Some time passed by during which Jacob grew steadily weaker. Finally a messenger came to Joseph informing him that his father was sick and the end was rapidly approaching. Immediately Joseph called his two sons and went with them to the bedside of their grandfather. There is recorded for us the resulting interview. Clearly the speech of Jacob constitutes the wandering reminiscence of an old man; but through it there shines the consistency and conviction of a faith that has been purged through a lifetime of trial and victory. It is the speech of a saint who, having received God’s blessings in the past, looks forward with hope to the future.
Jacob began with recalling one of his most cherished memories. “God Almighty appeared unto me at Luz in the land of Canaan, and blessed me. And said unto me, Behold, I will make thee fruitful, and multiply thee, and I will make of thee a multitude of people; and will give the land to) thy seed after thee for an everlasting possession.” Twice he had been at Bethel with close to forty years in between. But in the mind of the old patriarch the two events were practically merged into one. Bethel formed the chief foundation for the confidence of his life. There God Almighty had appeared to him, and there he had been given unequivocally the covenant blessing from above. God assured him that unto him would be given the covenant seed, and the promised land of Canaan would be their dwelling place. Through all his troubled life, Jacob had found in this promise his strength. That it should be first in his mind at the approach of death was to be expected.
From Bethel Jacob’s mind turned to Joseph and his children. Although the two thoughts might appear to be disconnected, there is a definite relationship between them. Jacob had long wished to pass on the blessing which he received at Bethel to Joseph and his children. At the time of Joseph’s youth this had been a firm conviction with him. One of the functions of Joseph’s removal into Egypt was to keep this determination from developing as it did in the case of Isaac with Esau. Now after many years of separation, in which Jacob feared Joseph to be dead, he saw the matter in a much more balanced light. Joseph was not to receive the full blessing, although neither was he to be excluded from it completely. The blessing consisted of three different portions: the princedom, the priesthood, and the double portion. Of these Joseph was to receive the last. With the sure conviction of one who was in accord with the will of God, Jacob spoke, “And now thy sons, Ephraim and Manasseh, which were born unto thee in the land of Egypt before I came unto thee into Egypt, are mine; as Reuben and Simeon, they shall be mine.”

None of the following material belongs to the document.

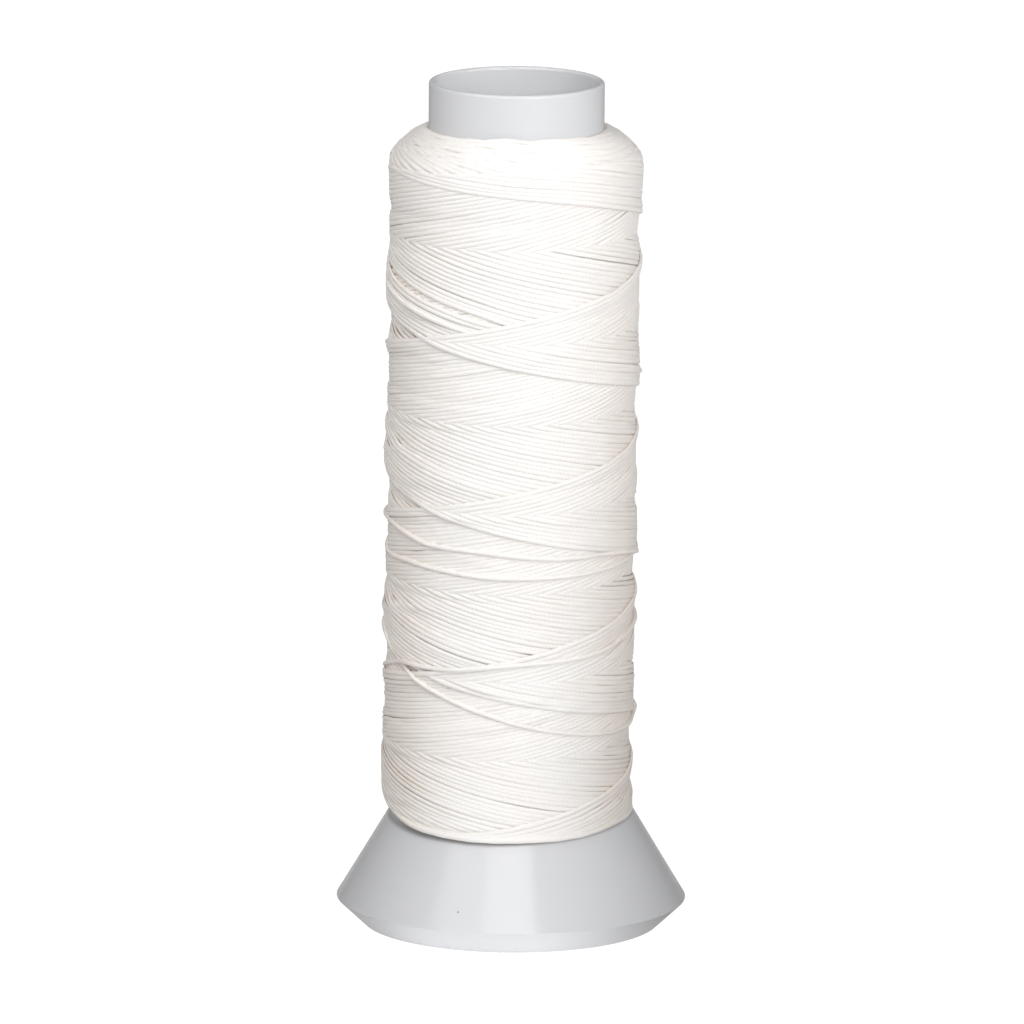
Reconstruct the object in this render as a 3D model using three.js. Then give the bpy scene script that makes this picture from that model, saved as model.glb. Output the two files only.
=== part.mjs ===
// A reel of heavy ivory sewing thread on a one-piece moulded spool.
//
// Millimetres, +Z up. The origin is on the spool's axis, in the plane that the foot stands on.
// Angles round the axis are in degrees from the front, which is -Y, and grow towards +X.
//
// Three pieces: the spool, a thin tube on a flared foot; the thread wound on it, which stands on
// the foot's cone; and the loose end of the thread, a few slack turns round the outside.

import * as THREE from 'three';

// ---- Driving dimensions -------------------------------------------------------------------

const SPOOL = {
  height: 117.2,
  tubeRadius: 12.0,
  tubeWall: 0.9,
  rimRadius: 24.0,        // widest circle of the foot
  rimHeight: 3.4,         // height of that circle
  standRadius: 20.4,      // outer edge of the flat ring that the spool stands on
  hollowRadius: 19.0,     // inner edge of that ring, and the straight start of the hollow
  coneSlope: 0.595,       // radius that the foot's cone loses in 1 mm of height
  coneWall: 1.5,
  around: 64,             // facets round the axis
  lipSteps: 6,            // facets over the rounded lip of the tube
};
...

With joy Jacob pronounced those words. They brought back to him the memory of his beloved wife, Rachel. He continued, “When I came from Padan, Rachel died by me in the land of Canaan in the way, when yet there was but a little way to come unto Ephrath: and I buried her there in the way of Ephrath; the same is Bethlehem.” One thought had dominated the life and the death of Rachel, the desire to bring forth seed. Jacob had seen it develop in her from a carnal sense of competition with her sister to a deep spiritual longing to bring forth a covenant seed unto God. In her death on the way to Ephrath she had grieved because she thought that her second son would not live and there would be left from her only one son, Joseph. But Benjamin had lived, and to Joseph was given a double portion in the covenant. Even more, as though in answer to Rachel’s prayer, Ephraim and Manasseh would serve in Israel as a symbol of the fertility which their grandmother had desired. This Jacob brought clearly forth in what followed.
The aged eyes of Jacob discerned the forms of Ephraim and Manasseh in the shadows of his tent. Because of the weakness of his vision, he was not certain as to their identity. After asking and being assured, he said, “Bring them, I pray thee, unto me, and I will bless them.” He kissed and embraced them, and then, while Joseph bowed in reverence, he extended his hands to bless them as the seed of Joseph. “God, before whom my fathers Abraham and Isaac did walk, the God which fed me all my life long unto this day, the Angel which redeemed me from all evil, bless the lads.” It was a beautiful blessing, anticipating the Trinitarian benediction of later ages. The first phrase refers to God the Father Who walks in love with His people; the second to God the Holy Spirit Who communes with and nurtures His people; the third to the Angel of Jehovah, God the Son, Who in grace redeems His people from sin. To this Jacob added, “And let my name be named on them, and the name of my fathers Abraham and Isaac; and let them grow into a multitude in the midst of the earth.” To them was the name of the covenant, and in them would the greatness of Israel be revealed. So great was to be their greatness that henceforth it would be a byword among Israel, “God make thee as Ephraim and Manasseh.” The prayer of Rachel was answered.
It was then that Joseph noted his father’s hands. While he had led Manasseh to Jacob’s right hand and Ephraim to his left, Jacob had crossed over his right hand to Ephraim’s head and the left to Manasseh’s. Joseph interrupted, “Not so, my father: for this is the firstborn; put thy right hand upon his head.” But Jacob was not to be moved. He spoke and blessed the children not as a man but as a spokesman for the elective counsel of God. To God the order of the flesh is of no matter. Although Manasseh was also to be blessed, the place ordained for Ephraim was the greater. Through faith this was revealed to Jacob, and in accord with it he acted.
Once again,tells us, Jacob worshipped, “leaning upon the top of his staff.” He said, “Behold, I die: but God shall be with you, and bring you again unto the land of your fathers. Moreover I have given to thee one portion above thy brethren, which I took out of the hand of the Amorite with my sword and with my bow.”